### [REQUEST]
Make an exact copy of all the data.

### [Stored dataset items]
——

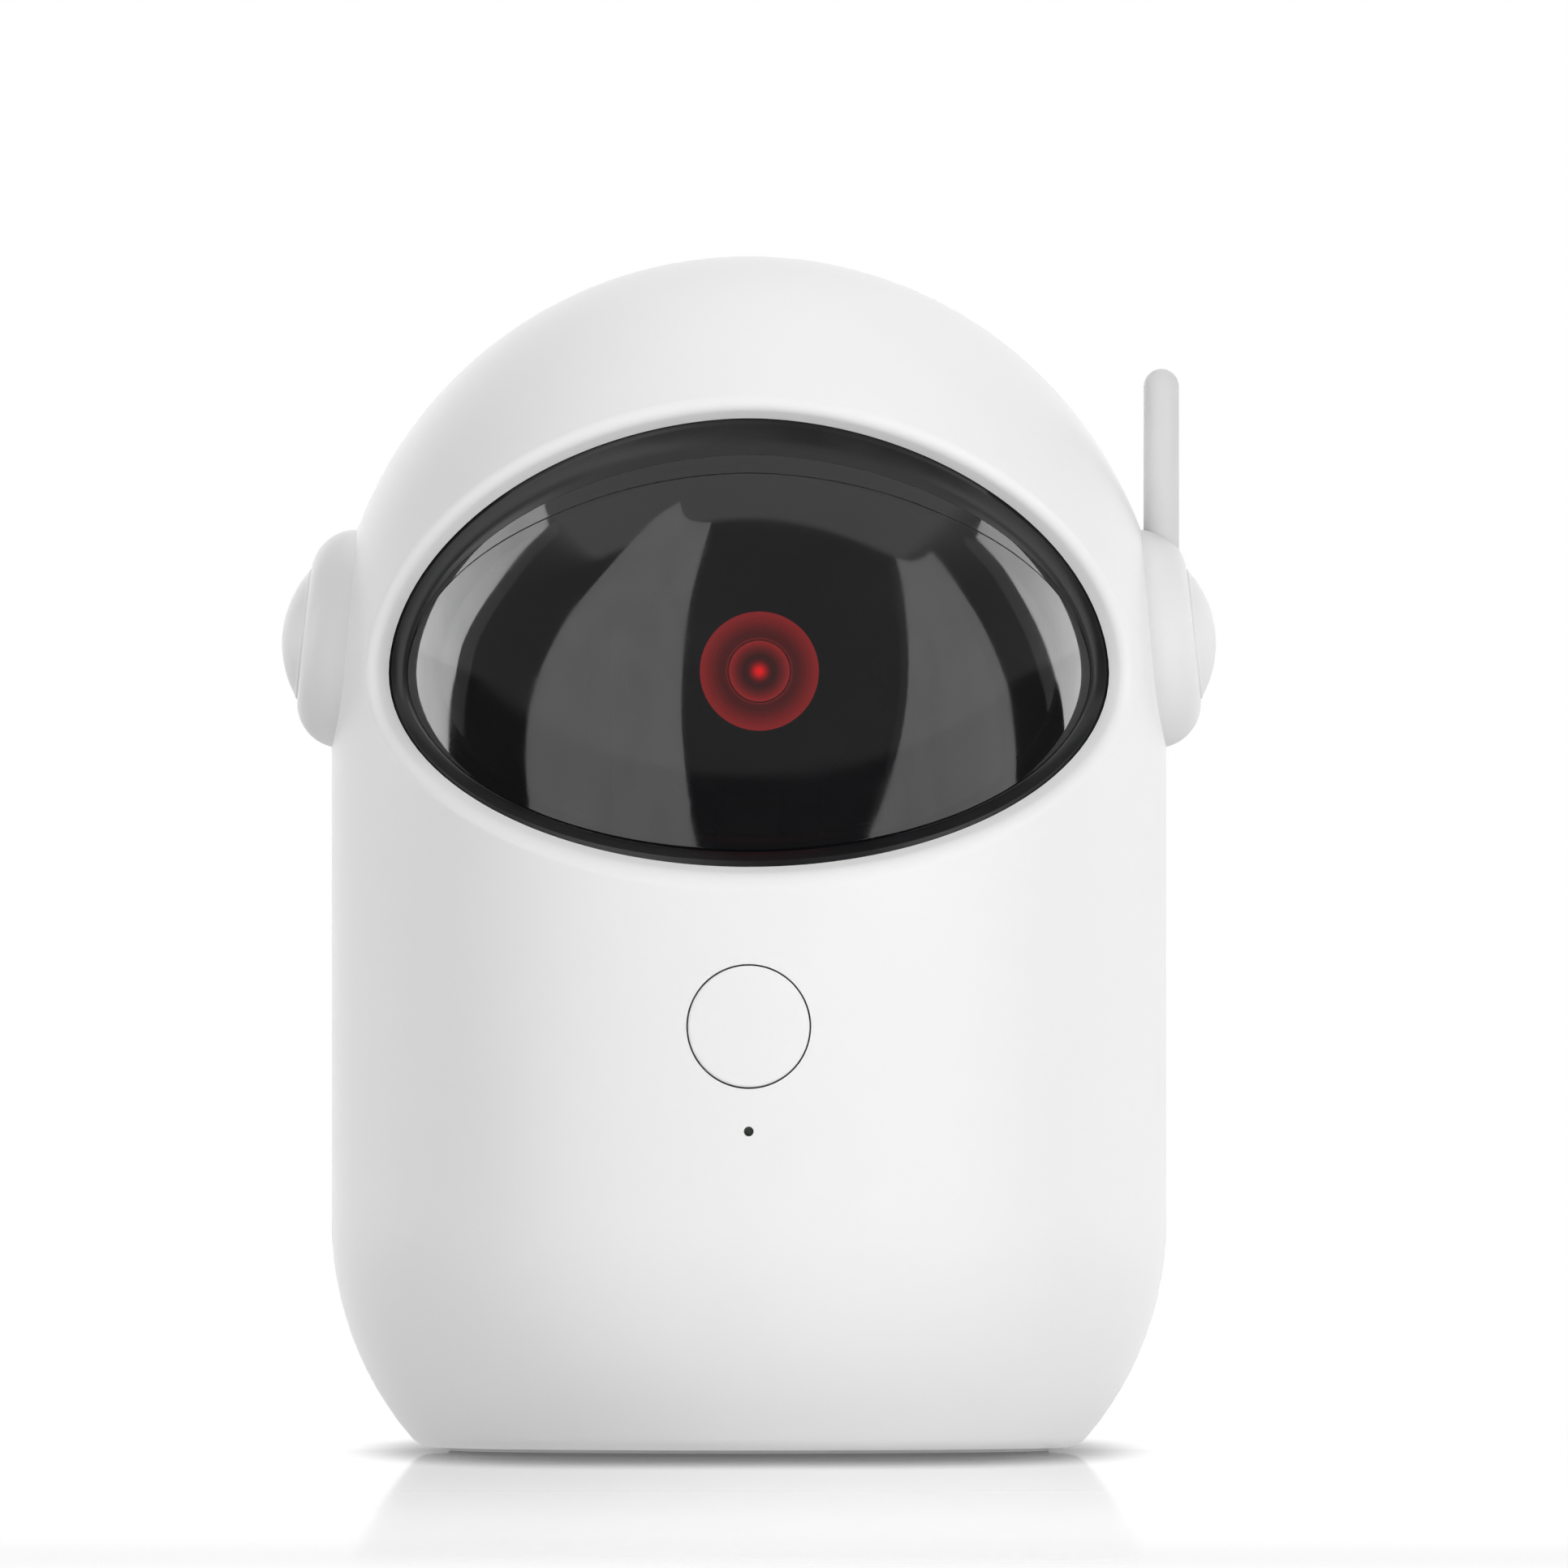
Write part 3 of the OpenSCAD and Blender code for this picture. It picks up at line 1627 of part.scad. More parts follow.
front_shell();
rear_shell();
shell_screws();
base_plate();
base_screws();
foot_ring();
visor();
visor_bezel();
visor_retainer();
retainer_screws();
left_ear_pod();
left_ear_cap();
right_ear_pod();
right_ear_cap();
antenna();
power_button();
switch_plunger();
tact_switch();
status_led();
main_board();
board_screws();
controller_chip();
board_components();
board_connectors();
charge_board();
charge_board_screws();
charge_chip();
usb_socket();
usb_tongue();
battery_cell();
battery_foam();
battery_leads();
motor_leads();
turret_deck();
deck_screws();
pan_bush();
motor_bracket();
bracket_screws();
pan_gearbox();
pan_motor_can();
pan_motor_shaft();
pan_pinion();
turntable();
pan_gear();
pan_gear_screw();
yoke_left();
yoke_right();
yoke_screws();
tilt_motor();
tilt_motor_shaft();
tilt_pinion();
pod_front();
pod_rear();
pod_screws();
laser_barrel();
laser_lens();
lens_ring();
trunnion_pins();
tilt_sector_gear();
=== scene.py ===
import math

import bmesh
import bpy
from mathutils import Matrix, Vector


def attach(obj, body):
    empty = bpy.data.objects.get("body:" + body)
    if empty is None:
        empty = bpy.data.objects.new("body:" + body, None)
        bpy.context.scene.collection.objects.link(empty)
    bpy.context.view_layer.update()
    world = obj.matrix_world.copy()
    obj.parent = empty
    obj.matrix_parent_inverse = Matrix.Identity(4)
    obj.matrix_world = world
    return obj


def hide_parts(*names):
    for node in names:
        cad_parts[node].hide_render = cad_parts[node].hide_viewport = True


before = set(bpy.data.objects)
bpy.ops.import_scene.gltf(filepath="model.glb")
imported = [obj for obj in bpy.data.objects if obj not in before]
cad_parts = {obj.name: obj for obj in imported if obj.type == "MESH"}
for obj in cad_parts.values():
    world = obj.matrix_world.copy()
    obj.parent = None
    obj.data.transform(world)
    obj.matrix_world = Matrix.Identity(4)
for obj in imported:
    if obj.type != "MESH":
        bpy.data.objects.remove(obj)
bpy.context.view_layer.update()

MM = 0.001

# Sizes of the body, as in the part's source
BODY_R = 40 * MM
DOME_Z = 74.5 * MM
WALL = 2.2 * MM
FOOT_ROUND = 32 * MM
FOOT_ROUND_Z = 22 * MM
FOOT_EDGE = 3 * MM
GROUND_GAP = 0.3 * MM
PLATE_EDGE_R = 29.32 * MM
LEDGE_Z = 2.6 * MM
LEDGE_R = 25.52 * MM
LEDGE_TOP = 4.4 * MM
SEAM = 0.05 * MM
RIM_ROUND = 1.2 * MM
VISOR_R = 36.8 * MM
VISOR_IN_R = 35 * MM
VISOR_LAP = 3 * MM
LENS_BOW = 100 * MM
LENS_STEP = 0.14 * MM
BEZEL_LAP = 2 * MM
CENTRE = Vector((0, 0, DOME_Z))
ROUND = 192

# Sizes of the visor opening
OPENING_HALF_W = 34.45 * MM
OPENING_UP = 24.3 * MM
OPENING_DOWN = 18.5 * MM
OPENING_POWER = 1.88
BEZEL_TOP_W = 3.4 * MM
BEZEL_LOW_W = 1.3 * MM
BEZEL_SIDE_W = 1.9 * MM
BEZEL_WIDEN = 2.1

# Ears, antenna and button
EAR_X = 38.65 * MM
EAR_Z = 77.85 * MM
EAR_TILT = math.radians(6.3)
EAR_R = 10.5 * MM
EAR_DEPTH = 4 * MM
EAR_SHOULDER = 4.3 * MM
EAR_HUB_R = 4 * MM
CAP_R = 6.3 * MM
CAP_RISE = 2.1 * MM
CAP_POCKET = 1.2 * MM
ANTENNA_X = 39.535 * MM
ANTENNA_R = 1.7 * MM
ANTENNA_TOP = 103.7 * MM
BUTTON_Z = 40.8 * MM
BUTTON_R = 5.8 * MM
BUTTON_GAP = 0.15 * MM
PINHOLE_Z = 30.8 * MM
PINHOLE_R = 0.465 * MM
PORT_Z = 25 * MM


# ------------------------------------------------------------------ modelling

def deselect():
    if bpy.context.object and bpy.context.object.mode != "OBJECT":
        bpy.ops.object.mode_set(mode="OBJECT")
    bpy.ops.object.select_all(action="DESELECT")


def choose(piece):
    deselect()
    piece.select_set(True)
    bpy.context.view_layer.objects.active = piece


def closed_up(piece, reach=1e-6):
    """Welds what coincides and turns every face outwards."""
    choose(piece)
    bpy.ops.object.mode_set(mode="EDIT")
    bpy.ops.mesh.select_all(action="SELECT")
    bpy.ops.mesh.remove_doubles(threshold=reach)
    bpy.ops.mesh.normals_make_consistent(inside=False)
    bpy.ops.object.mode_set(mode="OBJECT")


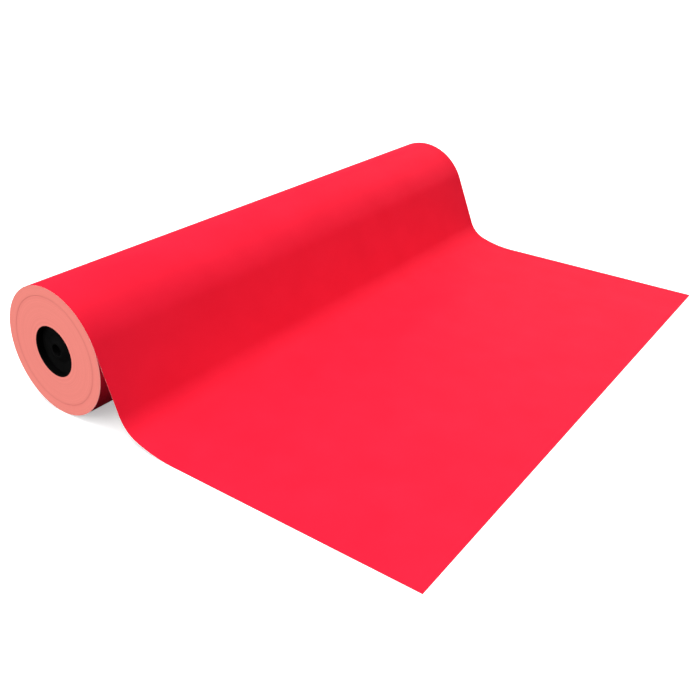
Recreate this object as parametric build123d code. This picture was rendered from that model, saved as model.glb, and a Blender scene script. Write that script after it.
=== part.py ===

——

### [OUTPUT FOR THIS EXERCISE]
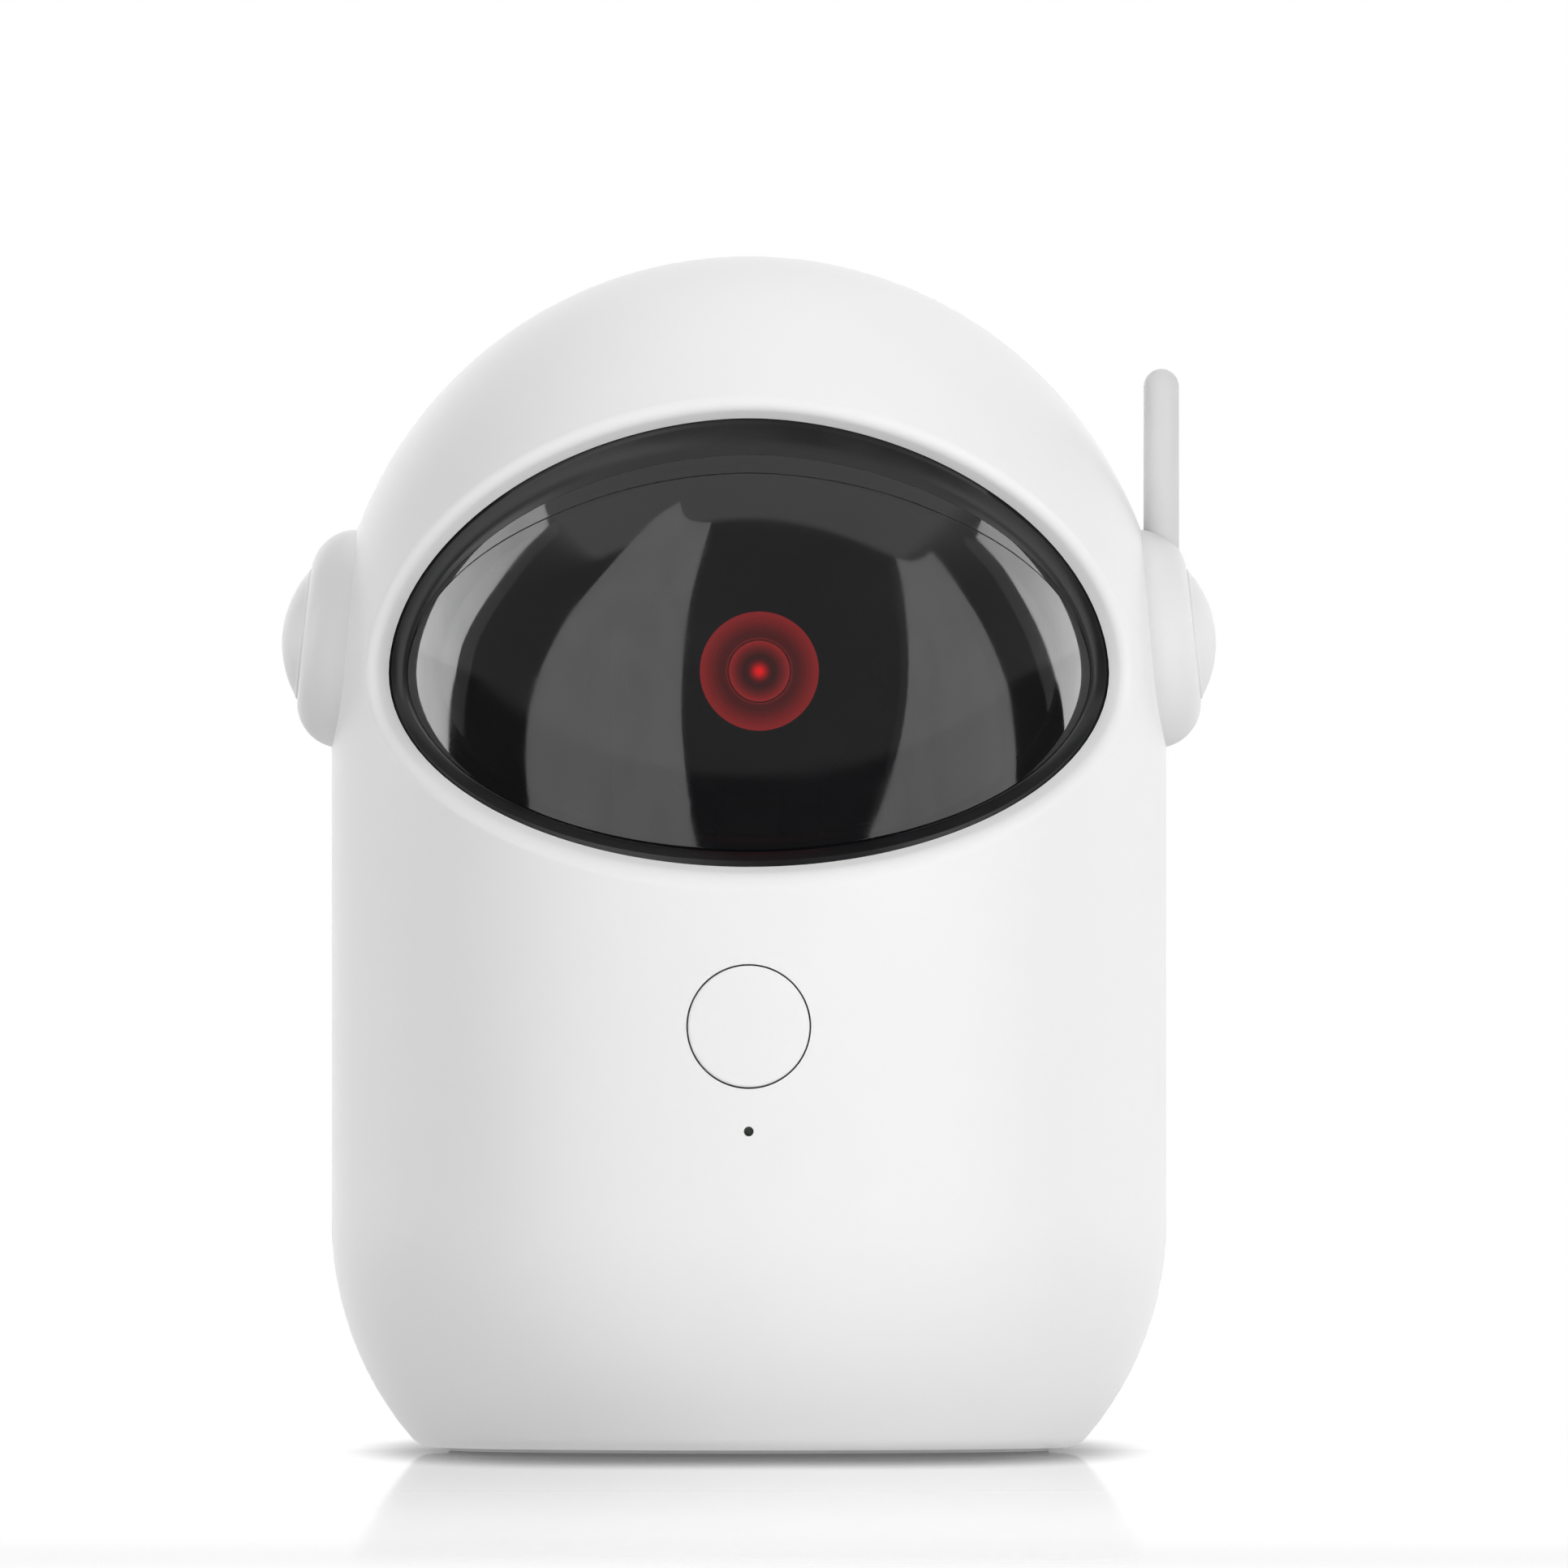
Write part 3 of the OpenSCAD and Blender code for this picture. It picks up at line 1627 of part.scad. More parts follow.
front_shell();
rear_shell();
shell_screws();
base_plate();
base_screws();
foot_ring();
visor();
visor_bezel();
visor_retainer();
retainer_screws();
left_ear_pod();
left_ear_cap();
right_ear_pod();
right_ear_cap();
antenna();
power_button();
switch_plunger();
tact_switch();
status_led();
main_board();
board_screws();
controller_chip();
board_components();
board_connectors();
charge_board();
charge_board_screws();
charge_chip();
usb_socket();
usb_tongue();
battery_cell();
battery_foam();
battery_leads();
motor_leads();
turret_deck();
deck_screws();
pan_bush();
motor_bracket();
bracket_screws();
pan_gearbox();
pan_motor_can();
pan_motor_shaft();
pan_pinion();
turntable();
pan_gear();
pan_gear_screw();
yoke_left();
yoke_right();
yoke_screws();
tilt_motor();
tilt_motor_shaft();
tilt_pinion();
pod_front();
pod_rear();
pod_screws();
laser_barrel();
laser_lens();
lens_ring();
trunnion_pins();
tilt_sector_gear();
=== scene.py ===
import math

import bmesh
import bpy
from mathutils import Matrix, Vector


def attach(obj, body):
    empty = bpy.data.objects.get("body:" + body)
    if empty is None:
        empty = bpy.data.objects.new("body:" + body, None)
        bpy.context.scene.collection.objects.link(empty)
    bpy.context.view_layer.update()
    world = obj.matrix_world.copy()
    obj.parent = empty
    obj.matrix_parent_inverse = Matrix.Identity(4)
    obj.matrix_world = world
    return obj


def hide_parts(*names):
    for node in names:
        cad_parts[node].hide_render = cad_parts[node].hide_viewport = True


before = set(bpy.data.objects)
bpy.ops.import_scene.gltf(filepath="model.glb")
imported = [obj for obj in bpy.data.objects if obj not in before]
cad_parts = {obj.name: obj for obj in imported if obj.type == "MESH"}
for obj in cad_parts.values():
    world = obj.matrix_world.copy()
    obj.parent = None
    obj.data.transform(world)
    obj.matrix_world = Matrix.Identity(4)
for obj in imported:
    if obj.type != "MESH":
        bpy.data.objects.remove(obj)
bpy.context.view_layer.update()

MM = 0.001

# Sizes of the body, as in the part's source
BODY_R = 40 * MM
DOME_Z = 74.5 * MM
WALL = 2.2 * MM
FOOT_ROUND = 32 * MM
FOOT_ROUND_Z = 22 * MM
FOOT_EDGE = 3 * MM
GROUND_GAP = 0.3 * MM
PLATE_EDGE_R = 29.32 * MM
LEDGE_Z = 2.6 * MM
LEDGE_R = 25.52 * MM
LEDGE_TOP = 4.4 * MM
SEAM = 0.05 * MM
RIM_ROUND = 1.2 * MM
VISOR_R = 36.8 * MM
VISOR_IN_R = 35 * MM
VISOR_LAP = 3 * MM
LENS_BOW = 100 * MM
LENS_STEP = 0.14 * MM
BEZEL_LAP = 2 * MM
CENTRE = Vector((0, 0, DOME_Z))
ROUND = 192

# Sizes of the visor opening
OPENING_HALF_W = 34.45 * MM
OPENING_UP = 24.3 * MM
OPENING_DOWN = 18.5 * MM
OPENING_POWER = 1.88
BEZEL_TOP_W = 3.4 * MM
BEZEL_LOW_W = 1.3 * MM
BEZEL_SIDE_W = 1.9 * MM
BEZEL_WIDEN = 2.1

# Ears, antenna and button
EAR_X = 38.65 * MM
EAR_Z = 77.85 * MM
EAR_TILT = math.radians(6.3)
EAR_R = 10.5 * MM
EAR_DEPTH = 4 * MM
EAR_SHOULDER = 4.3 * MM
EAR_HUB_R = 4 * MM
CAP_R = 6.3 * MM
CAP_RISE = 2.1 * MM
CAP_POCKET = 1.2 * MM
ANTENNA_X = 39.535 * MM
ANTENNA_R = 1.7 * MM
ANTENNA_TOP = 103.7 * MM
BUTTON_Z = 40.8 * MM
BUTTON_R = 5.8 * MM
BUTTON_GAP = 0.15 * MM
PINHOLE_Z = 30.8 * MM
PINHOLE_R = 0.465 * MM
PORT_Z = 25 * MM


# ------------------------------------------------------------------ modelling

def deselect():
    if bpy.context.object and bpy.context.object.mode != "OBJECT":
        bpy.ops.object.mode_set(mode="OBJECT")
    bpy.ops.object.select_all(action="DESELECT")


def choose(piece):
    deselect()
    piece.select_set(True)
    bpy.context.view_layer.objects.active = piece


def closed_up(piece, reach=1e-6):
    """Welds what coincides and turns every face outwards."""
    choose(piece)
    bpy.ops.object.mode_set(mode="EDIT")
    bpy.ops.mesh.select_all(action="SELECT")
    bpy.ops.mesh.remove_doubles(threshold=reach)
    bpy.ops.mesh.normals_make_consistent(inside=False)
    bpy.ops.object.mode_set(mode="OBJECT")


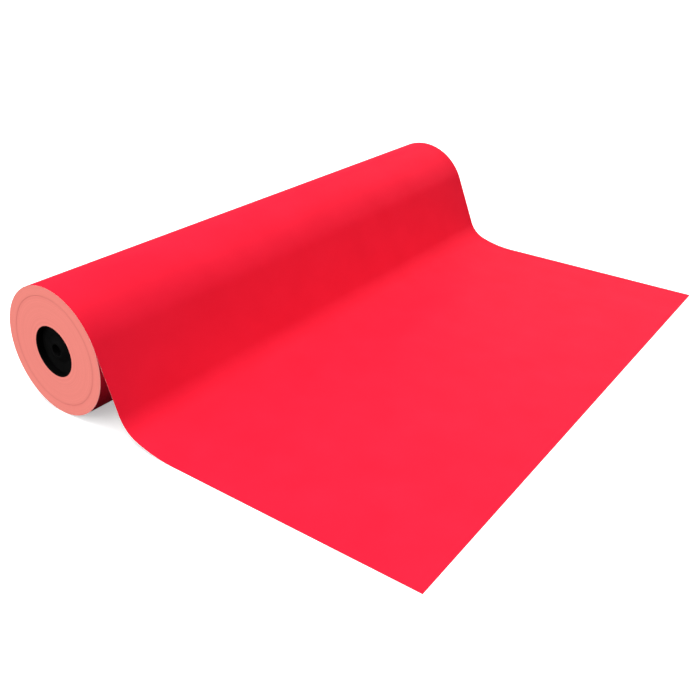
Recreate this object as parametric build123d code. This picture was rendered from that model, saved as model.glb, and a Blender scene script. Write that script after it.
=== part.py ===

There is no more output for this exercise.